- Exercise requirements -
Count how many lines contain the word "names". Respond with the number alone.

- Material -
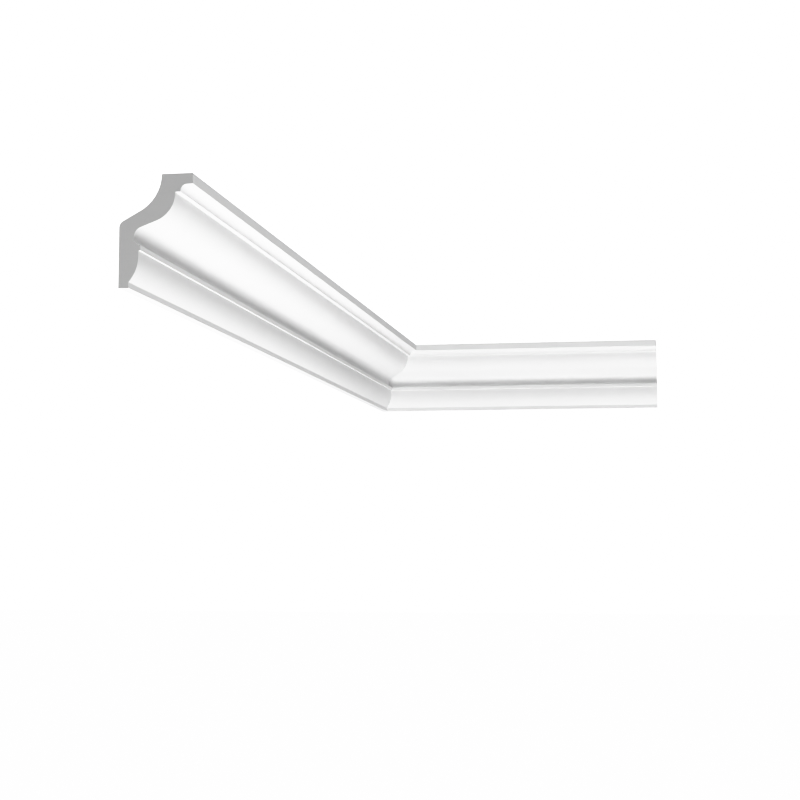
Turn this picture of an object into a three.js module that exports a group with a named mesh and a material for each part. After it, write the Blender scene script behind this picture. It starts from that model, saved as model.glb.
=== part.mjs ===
// A cornice run for an inside corner: a long and a short length of one moulding,
// each cut square at its free end and mitred at 45 degrees where the two meet.
// The origin is the middle of the long length's wall face. +X goes straight out of that face, +Y runs
// along it towards the mitred corner, and +Z is up. Millimetres.

import * as THREE from 'three';

// The run
const DROP = 79; // from the ceiling face down to the underside
const LONG_RUN = 1000; // from the corner, where the two wall faces meet, to the square end
const SHORT_RUN = 348;
const MITRE_GAP = 0.3; // the glue line between the two mitred faces

// The origin, on the long length's wall face
const ORIGIN_ABOVE_UNDERSIDE = 21; // half the height of the wall face
const CORNER_Y = LONG_RUN / 2; // the short length's wall face

// The moulded face, from the top down.
// OUT is a distance from the wall face, and BELOW is one from the ceiling face.
const TOP_FILLET_OUT = 52.5;
const TOP_FILLET_BELOW = 7.5; // its lower edge
const COVE_RADIUS = 5.3; // small quarter-round hollow under the top fillet
const COVE_CENTRE_OUT = 48.9;
const SWELL_OUT = 40.1; // the ogee starts here, behind a narrow ledge
const SWELL_RADIUS = 20.5; // its upper, rounded part
const SWELL_CENTRE_BELOW = 13.3;
const HOLLOW_RADIUS = 8.1; // its lower, hollow part
const THROAT_OUT = 10.5; // the deepest point of the hollow
const THROAT_BELOW = 44.2;
const THROAT_SWEEP_RADIUS = 5; // brings the hollow forward onto the middle fillet
const MIDDLE_FILLET_OUT = 15.5;
const MIDDLE_FILLET_BELOW = 53; // its lower edge
const OVOLO_OUT = 14.2; // rounded member under the middle fillet
const OVOLO_RADIUS = 27.2;
const OVOLO_CENTRE_BELOW = 56.8; // the ovolo is upright down to here
const BOTTOM_FILLET_OUT = 7.3;

// The back: the flat wall face, then an ogee that leaves an open channel up to the ceiling face
const CEILING_FACE_OUT = 30.15; // where the ceiling face starts
const CHANNEL_UPPER_RADIUS = 28.7;
const CHANNEL_LOWER_RADIUS = 5.4;
const CHANNEL_LOWER_BELOW = 36.7; // the top of the wall face

const DEGREES_PER_FACET = 4; // on every rounded member
const WHITE = 0xf4f4f2;
const PRIMER_ROUGHNESS = 0.6;

const HALF_TURN = Math.PI;

// A point of the profile: its distances from the wall face and the ceiling face, as x and height.
function profilePoint(out, below) {
  return new THREE.Vector2(out, DROP - ORIGIN_ABOVE_UNDERSIDE - below);
}

// Points along an arc. Angles are in radians, anticlockwise from straight out of the wall face.
function arc(centre, radius, from, to) {
  const turn = THREE.MathUtils.radToDeg(Math.abs(to - from));
  const curve = new THREE.EllipseCurve(centre.x, centre.y, radius, radius, from, to, to < from);
  return curve.getPoints(Math.ceil(turn / DEGREES_PER_FACET));
}

// An ogee from upright to upright: a rounded arc, a straight stretch that touches both, a hollow arc.
// The straight stretch is square to the angle at which both arcs end.
function ogee(upperCentre, upperRadius, lowerCentre, lowerRadius) {
  const span = lowerCentre.clone().sub(upperCentre);
  const touch = span.angle() - 2 * HALF_TURN + Math.acos((upperRadius + lowerRadius) / span.length());
  return [
    ...arc(upperCentre, upperRadius, 0, touch),
    ...arc(lowerCentre, lowerRadius, touch + HALF_TURN, HALF_TURN),
  ];
}

// The moulded face, from the top fillet's upper edge down to the front of the underside.
function frontOutline() {
  const coveCentre = profilePoint(COVE_CENTRE_OUT, TOP_FILLET_BELOW + COVE_RADIUS);
  const swellCentre = profilePoint(SWELL_OUT - SWELL_RADIUS, SWELL_CENTRE_BELOW);
  const hollowCentre = profilePoint(THROAT_OUT + HOLLOW_RADIUS, THROAT_BELOW);
  const sweepCentre = profilePoint(THROAT_OUT + THROAT_SWEEP_RADIUS, THROAT_BELOW);
  const sweepEnd = HALF_TURN + Math.acos((sweepCentre.x - MIDDLE_FILLET_OUT) / THROAT_SWEEP_RADIUS);
  const ovoloCentre = profilePoint(OVOLO_OUT - OVOLO_RADIUS, OVOLO_CENTRE_BELOW);
  const ovoloEnd = -Math.acos((BOTTOM_FILLET_OUT - ovoloCentre.x) / OVOLO_RADIUS);
  return [
    profilePoint(TOP_FILLET_OUT, 0),
    profilePoint(TOP_FILLET_OUT, TOP_FILLET_BELOW),
    ...arc(coveCentre, COVE_RADIUS, HALF_TURN / 2, HALF_TURN),
    profilePoint(SWELL_OUT, TOP_FILLET_BELOW + COVE_RADIUS),
    ...ogee(swellCentre, SWELL_RADIUS, hollowCentre, HOLLOW_RADIUS),
    ...arc(sweepCentre, THROAT_SWEEP_RADIUS, HALF_TURN, sweepEnd),
    profilePoint(MIDDLE_FILLET_OUT, MIDDLE_FILLET_BELOW),
    profilePoint(OVOLO_OUT, MIDDLE_FILLET_BELOW),
    ...arc(ovoloCentre, OVOLO_RADIUS, 0, ovoloEnd),
    profilePoint(BOTTOM_FILLET_OUT, DROP),
  ];
}

// The back, from the underside up the wall face and the channel to the inner edge of the ceiling face.
function backOutline() {
  const upperCentre = profilePoint(CEILING_FACE_OUT - CHANNEL_UPPER_RADIUS, 0);
  const lowerCentre = profilePoint(CHANNEL_LOWER_RADIUS, CHANNEL_LOWER_BELOW);
  const channel = ogee(upperCentre, CHANNEL_UPPER_RADIUS, lowerCentre, CHANNEL_LOWER_RADIUS);
  return [profilePoint(0, DROP), ...channel.reverse()];
}

// The whole profile. Where two members end on the same point it is kept once.
function mouldingProfile() {
  const sameSpot = 1e-6;
  const points = [...frontOutline(), ...backOutline()];
  const kept = points.filter((point, i) => point.distanceTo(points.at(i - 1)) > sameSpot);
  return new THREE.Shape(kept);
}

// One length of the moulding, its wall face on x = 0, running along -Y from y = 0 to y = -run.
// The mitre cuts back the end at the corner by each point's own distance from the wall face.
function mouldingLength(name, run, cornerAtStart) {
  const geometry = new THREE.ExtrudeGeometry(mouldingProfile(), { depth: run, bevelEnabled: false });
  const glueAllowance = (MITRE_GAP / 2) * Math.SQRT2;
  const position = geometry.attributes.position;
  for (let i = 0; i < position.count; i++) {
    const cutBack = position.getX(i) + glueAllowance;
    const atStart = position.getZ(i) < run / 2;
    if (atStart && cornerAtStart) position.setZ(i, cutBack);
    if (!atStart && !cornerAtStart) position.setZ(i, run - cutBack);
  }
  geometry.rotateX(HALF_TURN / 2);
  geometry.computeVertexNormals();
  const primer = new THREE.MeshStandardMaterial({
    color: WHITE,
    roughness: PRIMER_ROUGHNESS,
    metalness: 0,
  });
  const mesh = new THREE.Mesh(geometry, primer);
  mesh.name = name;
  return mesh;
}

// The long length runs from the corner towards -Y.
const longLength = mouldingLength('long_length', LONG_RUN, true);
longLength.position.set(0, CORNER_Y, 0);

// The short length is turned square to the long one and runs from the corner towards +X.
const shortLength = mouldingLength('short_length', SHORT_RUN, false);
shortLength.rotation.z = -HALF_TURN / 2;
shortLength.position.set(SHORT_RUN, CORNER_Y, 0);

const cornice = new THREE.Group();
cornice.add(longLength, shortLength);

export default cornice;
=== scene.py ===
import math

import bpy
import numpy as np
from mathutils import Matrix, Vector


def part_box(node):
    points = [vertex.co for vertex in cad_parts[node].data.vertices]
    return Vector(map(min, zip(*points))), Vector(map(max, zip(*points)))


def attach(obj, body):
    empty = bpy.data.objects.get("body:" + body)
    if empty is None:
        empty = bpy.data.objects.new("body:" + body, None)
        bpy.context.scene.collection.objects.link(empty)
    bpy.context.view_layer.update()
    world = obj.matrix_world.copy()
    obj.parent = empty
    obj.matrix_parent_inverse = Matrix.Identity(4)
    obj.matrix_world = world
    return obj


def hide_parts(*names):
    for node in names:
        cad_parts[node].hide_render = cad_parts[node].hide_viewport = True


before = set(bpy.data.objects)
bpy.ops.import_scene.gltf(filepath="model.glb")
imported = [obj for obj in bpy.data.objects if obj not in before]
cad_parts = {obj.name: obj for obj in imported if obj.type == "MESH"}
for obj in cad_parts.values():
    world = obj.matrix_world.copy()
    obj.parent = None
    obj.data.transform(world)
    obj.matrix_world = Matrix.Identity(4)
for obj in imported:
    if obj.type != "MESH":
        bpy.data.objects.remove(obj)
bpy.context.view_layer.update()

# Long length. It is a run of rigid grey polymer foam with a cove, an ogee, a middle fillet and an
# ovolo moulded on its face, which is sprayed with white primer. It is glued up by its bare wall face
# and ceiling face, with a channel open between them. One end is mitred, the other sawn square.
long_low, long_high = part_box("long_length")
short_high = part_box("short_length")[1]
CEILING_Z = long_high.z
DROP = long_high.z - long_low.z
CORNER_Y = short_high.y  # the short length's wall face
LONG_RUN = CORNER_Y - long_low.y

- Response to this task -
2